While the additional infrastructure for integrated standalone projects adds considerably to their cost, such projects can be sited at locations where they can make use of inexpensive or stranded natural gas resources that would have minimal value independent of the project. Also, while these projects may require processing facilities to remove impurities and liquids from the gas, the value of the separated liquids can improve the overall project economics. On the other hand, liquefaction projects proposed for the lower-48 United States plan to use pipeline gas drawn from the largest and most liquid natural gas market in the world. Natural gas in the U.S. pipeline system has a much greater inherent value than stranded natural gas, and most of the valuable natural gas liquids have already been removed.
Future exports of U.S. LNG depend on other factors as well. Potential buyers may place additional value on the greater diversity of supply that North American liquefaction projects provide. Also, the degree of regulatory and other risks are much lower for projects proposed in countries like the United States, Canada, and Australia than for those proposed in countries like Iran, Venezuela, and Nigeria. However, due to relatively high shipping costs, LNG from the United States may have an added cost disadvantage in competing against countries closer to key markets, such as in Asia. Finally, LNG projects in the United States would frequently compete not just against other LNG projects, but against other natural gas supply projects aimed at similar markets, such as pipeline projects from traditional natural gas sources or projects to develop shale gas in Asia or Europe.

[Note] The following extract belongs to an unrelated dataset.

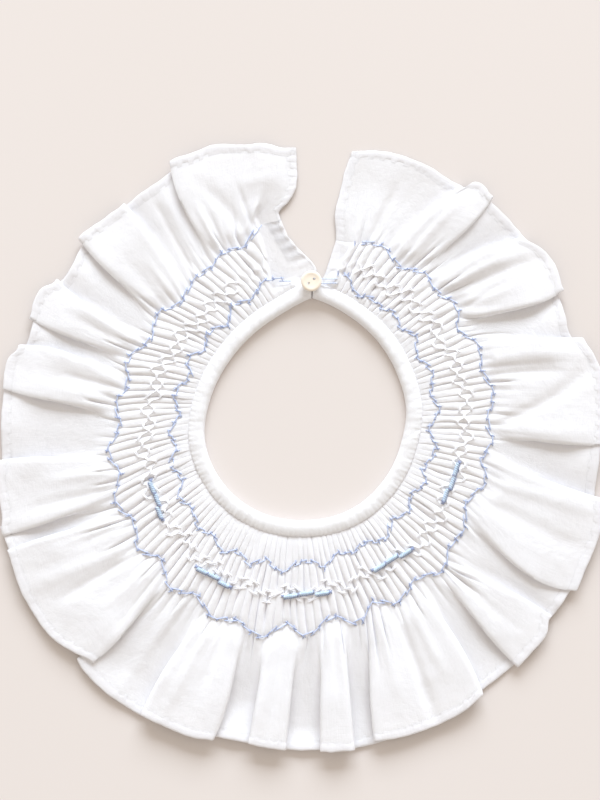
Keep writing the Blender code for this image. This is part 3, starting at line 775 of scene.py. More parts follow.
# %% White cotton
THREAD_PITCH = 0.00034
WAVE_UNIT = 2 * math.pi / 20
SLUB_DEPTH = 0.00004
CRUMPLE_DEPTH = 0.00014
CRUMPLE_SCALE = 420.0


def cotton(name, colour, shade, weave_depth, turn=0.0, board_and_shade_tint=None):
    """Plain-woven cotton: weave, slubs and crumple. The tint is its colour lying low: painted shade, partly
    the board.
    """
    material, shader = new_material(name, colour, 0.85)
    shader.inputs["Subsurface Weight"].default_value = 0.4
    shader.inputs["Subsurface Radius"].default_value = (1.0, 1.0, 1.0)
    shader.inputs["Subsurface Scale"].default_value = 0.0008
    shader.inputs["Sheen Weight"].default_value = 0.12
    shader.inputs["Sheen Roughness"].default_value = 0.5
    shader.inputs["Specular IOR Level"].default_value = 0.25
    cloth = add_node(material, "ShaderNodeUVMap")
    turned = add_node(material, "ShaderNodeMapping", Rotation=(0, 0, turn))
    link(material, cloth.outputs["UV"], turned.inputs["Vector"])
    layers = []
    slubs = []
    for direction, stretch in (("X", (90, 1700, 1)), ("Y", (1700, 90, 1))):
        threads = add_node(material, "ShaderNodeTexWave", bands_direction=direction)
        threads.inputs["Scale"].default_value = WAVE_UNIT / THREAD_PITCH
        threads.inputs["Distortion"].default_value = 0.6
        link(material, turned.outputs["Vector"], threads.inputs["Vector"])
        layers.append((threads.outputs["Color"], weave_depth))
        stretched = add_node(material, "ShaderNodeMapping", Scale=stretch)
        link(material, turned.outputs["Vector"], stretched.inputs["Vector"])
        slub = add_node(material, "ShaderNodeTexNoise", Scale=1.0, Detail=2.0)
        link(material, stretched.outputs["Vector"], slub.inputs["Vector"])
        layers.append((slub.outputs["Fac"], SLUB_DEPTH))
        slubs.append(slub.outputs["Fac"])
    crumple = add_node(material, "ShaderNodeTexNoise", Scale=CRUMPLE_SCALE, Detail=4.0)
    link(material, turned.outputs["Vector"], crumple.inputs["Vector"])
    layers.append((crumple.outputs["Fac"], CRUMPLE_DEPTH))
    both = add_node(material, "ShaderNodeMath", operation="ADD")
    link(material, slubs[0], both.inputs[0])
    link(material, slubs[1], both.inputs[1])
    half = add_node(material, "ShaderNodeMath", operation="MULTIPLY")
    link(material, both.outputs[0], half.inputs[0])
    half.inputs[1].default_value = 0.5
    white = colour_between(material, half.outputs[0], shade, colour)
    if board_and_shade_tint is not None:
        white = board_and_painted_shade(material, white, board_and_shade_tint)
    link(material, white, shader.inputs["Base Color"])
    bump_chain(material, shader, layers)
    return material


# %% The board seen through the cloth, with painted shade
TOUCHING = 0.4
CLEAR_OF_BOARD = 2.6
# Painted shade: the placket's tint, darker than the board itself.
SINGLE_LAYER_SHADE_TINT = (0.61, 0.60, 0.62)


def mixed(material, factor, low, high):
    """Mixes two colours, each either three plain numbers or a socket."""
    mix = add_node(material, "ShaderNodeMix", data_type="RGBA")
    link(material, factor, mix.inputs["Factor"])
    ends = [socket for socket in mix.inputs if socket.type == "RGBA"]
    for end, colour in zip(ends, (low, high)):
        if isinstance(colour, tuple):
            end.default_value = (*colour, 1)
        else:
            link(material, colour, end)
    return [socket for socket in mix.outputs if socket.type == "RGBA"][0]


def board_and_painted_shade(material, white, board_and_shade_tint):
    """The cloth's white, darker near the board and where it is one layer: painted shade, partly the board
    showing.
    """
    spot = add_node(material, "ShaderNodeTexCoord")
    axes = add_node(material, "ShaderNodeSeparateXYZ")
    link(material, spot.outputs["Object"], axes.inputs["Vector"])
    clear = add_node(material, "ShaderNodeMapRange", interpolation_type="SMOOTHSTEP")
    clear.inputs["From Min"].default_value = TOUCHING * MM
    clear.inputs["From Max"].default_value = CLEAR_OF_BOARD * MM
    link(material, axes.outputs["Z"], clear.inputs["Value"])
    lying = mixed(material, clear.outputs["Result"], board_and_shade_tint, white)
    layer = add_node(material, "ShaderNodeAttribute", attribute_name="single_layer_and_shade")
    return mixed(material, layer.outputs["Fac"], lying, SINGLE_LAYER_SHADE_TINT)


# %% The three cottons
# Painted shade: the batiste's last colour darkens it where it lies low, in the hollows; a little of that is
# the board seen through.
BATISTE = cotton("white_batiste", (0.865, 0.862, 0.90), (0.84, 0.837, 0.87), 0.00002,
                 board_and_shade_tint=(0.80, 0.787, 0.805))
HEM_COTTON = cotton("hemmed_batiste", (0.785, 0.78, 0.81), (0.76, 0.755, 0.78), 0.00002)
BIAS_COTTON = cotton("white_bias_cotton", (0.87, 0.87, 0.90), (0.85, 0.85, 0.88), 0.00003, turn=math.pi / 4)
print("cotton materials:", [m.name for m in (BATISTE, HEM_COTTON, BIAS_COTTON)])

# %% [markdown]
# Every sheet becomes a mesh in the same way: the grid's points are turned into metres, each square of four
# neighbours is a face, and the running lengths in both directions are the UV map. Solidify is applied at
# once, so that the cut edges can be marked sharp: a thin rim that is shaded smoothly looks like a dark line.

# %% A grid of points becomes a sheet of cloth
CLOTH_THICKNESS = 0.22
RIM_ANGLE = 72


def put_in_scene(name, data):
    """An object for a mesh, a light or a camera, in the scene."""
    thing = bpy.data.objects.new(name, data)
    bpy.context.scene.collection.objects.link(thing)
    return thing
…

Macroeconomic considerations related to energy exports and global competition in energy-intensive industries
Macroeconomic results have not been included in the analysis because energy exports are not explicitly represented in the NEMS macroeconomic module. 3 The macroeconomic module takes energy prices, energy production, and energy consumption as inputs (or assumptions) from NEMS energy modules. The macroeconomic module then calculates economic drivers that are passed back as inputs to the NEMS energy modules. Each energy module in NEMS uses different economic inputs; however these economic concepts are encompassed by U.S. gross domestic product (GDP), a summary measure describing the value of goods and services produced in the economy.4
The net exports component of GDP in the macroeconomic module, however, does not specifically account for energy exports. As a result, increases in energy exports generated in the NEMS energy modules are not reflected as increases in net exports of goods and services in the macroeconomic module. This results in an underestimation of GDP, all else equal. The components of GDP are calculated based on this underestimated amount as well, and do not reflect the increases in energy exports This is particularly important in the industrial sector, where the value of its output will not reflect the increased energy exports either.

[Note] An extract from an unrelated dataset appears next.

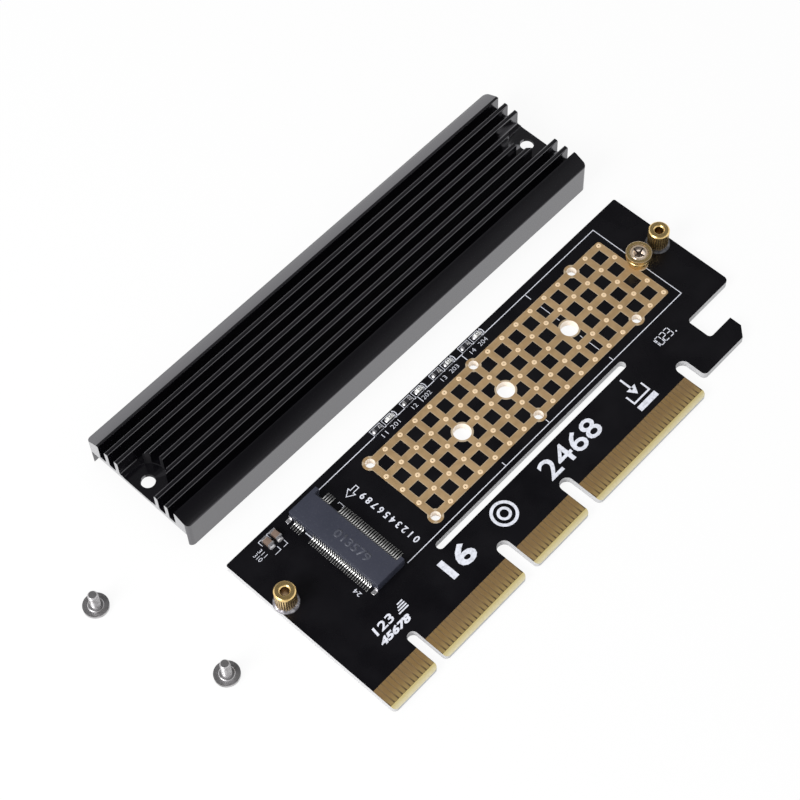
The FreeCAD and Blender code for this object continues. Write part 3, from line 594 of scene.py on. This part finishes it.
def stroke(work, points, width, closed=False):
    # a flat line of even width through the points, with mitred corners
    points = [Vector(point).to_2d() for point in points]
    count = len(points)
    sides = []
    for i, point in enumerate(points):
        before = points[i - 1] if closed or i else None
        after = points[(i + 1) % count] if closed or i < count - 1 else None
        ways = [end - start for start, end in ((before, point), (point, after)) if None not in (start, end)]
        ways = [way.normalized() for way in ways if way.length > 0]
        along = sum(ways, Vector((0, 0))).normalized()
        across = Vector((-along.y, along.x))
        reach = width / 2 / max(0.35, across.dot(Vector((-ways[0].y, ways[0].x))))
        sides.append([work.verts.new((*(point + across * reach * side), 0)) for side in (1, -1)])
    for i in range(count if closed else count - 1):
        a, b = sides[i], sides[(i + 1) % count]
        work.faces.new([a[1], b[1], b[0], a[0]])


def patch(work, points):
    work.faces.new([work.verts.new((*point, 0)) for point in points])


def circlePoints(x, y, radius, steps, start=0.0, span=360.0):
    turns = [math.radians(start + span * k / steps) for k in range(steps + (span < 360))]
    return [Vector((x, y)) + around(radius, turn).xy for turn in turns]


def writing(work, text, x, y, height, length, turn=0.0, lean=0.0, weight=0.0):
    # digits from the built-in font, their middle at (x, y), fitted to a length
    curve = bpy.data.curves.new("writing", "FONT")
    curve.body = text
    curve.size = 1.0
    curve.shear = lean
    curve.offset = weight
    curve.resolution_u = 3
    holder = bpy.data.objects.new("writing", curve)
    bpy.context.scene.collection.objects.link(holder)
    mesh = bpy.data.meshes.new_from_object(holder.evaluated_get(bpy.context.evaluated_depsgraph_get()))
    bpy.data.objects.remove(holder)
    low = Vector([min(v.co[i] for v in mesh.vertices) for i in range(2)])
    high = Vector([max(v.co[i] for v in mesh.vertices) for i in range(2)])
    wide, tall = length / (high.x - low.x), height / (high.y - low.y)
    middle = (low + high) / 2
    fitted = Matrix.Diagonal((wide, tall, 1, 1)) @ Matrix.Translation((-middle.x, -middle.y, 0))
    mesh.transform(Matrix.Translation((x, y, 0)) @ Matrix.Rotation(math.radians(turn), 4, "Z") @ fitted)
    work.from_mesh(mesh)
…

The value of output in the domestic industrial sector in NEMS depends in general on both domestic and global demand for its products, and on the price of inputs. Differences in these factors between countries will also influence where available production capacity is utilized and where new production capacity is built in globally competitive industries. For energy-intensive industries, the price of energy is particularly important to utilization decisions for existing plants and siting decisions for new ones. Given its domestic focus, however, NEMS does not account for the impact of energy price changes on global utilization pattern of existing capacity or the siting of new capacity inside or outside of the United States in energy-intensive industries. Capturing these linkages requires an international model of the particular industry in question, paired with a global macroeconomic model.
Summary of Results
Increased natural gas exports lead to higher domestic natural gas prices, increased domestic natural gas production, reduced domestic natural gas consumption, and increased natural gas imports from Canada via pipeline.
- Increased natural gas exports lead to increased natural gas prices. Larger export levels lead to larger domestic price increases, while rapid increases in export levels lead to large initial price increases that moderate somewhat in a few years. Slower increases in export levels lead to more gradual price increases but eventually produce higher average prices during the decade between 2025 and 2035.
- Natural gas markets in the United States balance in response to increased natural gas exports largely through increased natural gas production. Increased natural gas production satisfies about 60 to 70 percent of the increase in natural gas exports, with a minor additional contribution from increased imports from Canada. Across most cases, about three-quarters of this increased production is from shale sources.
- The remaining portion is supplied by natural gas that would have been consumed domestically if not for the higher prices. The electric power sector accounts for the majority of the decrease in delivered natural gas. Due to higher prices, the electric power sector primarily shifts to coal-fired generation, and secondarily to renewable sources, though there is some decrease in total generation due to the higher price of natural gas. There is also a small reduction in natural gas use in all sectors from efficiency improvements and conservation.
- Even while consuming less, on average, consumers will see an increase in their natural gas and electricity expenditures. On average, from 2015 to 2035, natural gas bills paid by end-use consumers in the residential, commercial, and industrial sectors combined increase 3 to 9 percent over a comparable baseline case with no exports, depending on the export scenario and case, while increases in electricity bills paid by end-use customers range from 1 to 3 percent. In the rapid growth cases, the increase is notably greater in the early years relative to the later years. The slower export growth cases tend to show natural gas bills increasing more towards the end of the projection period.
2All prices in this report are in 2009 dollars unless otherwise noted. For the Low Shale EUR case used in this study the Henry Hub price in 2035 is $9.75 per MMBtu, slightly higher than in the AEO2011 case with the Alaska pipeline projected to be built towards the end of the projection period.
3In the macroeconomic model, energy exports are used in two places: estimating exports of industrial supplies and materials and estimating energy's impact on the overall production of the economy. To assess their impact on overall production, energy exports are included in the residual between energy supply (domestic production plus imports) and energy demand. This residual also includes changes in inventory.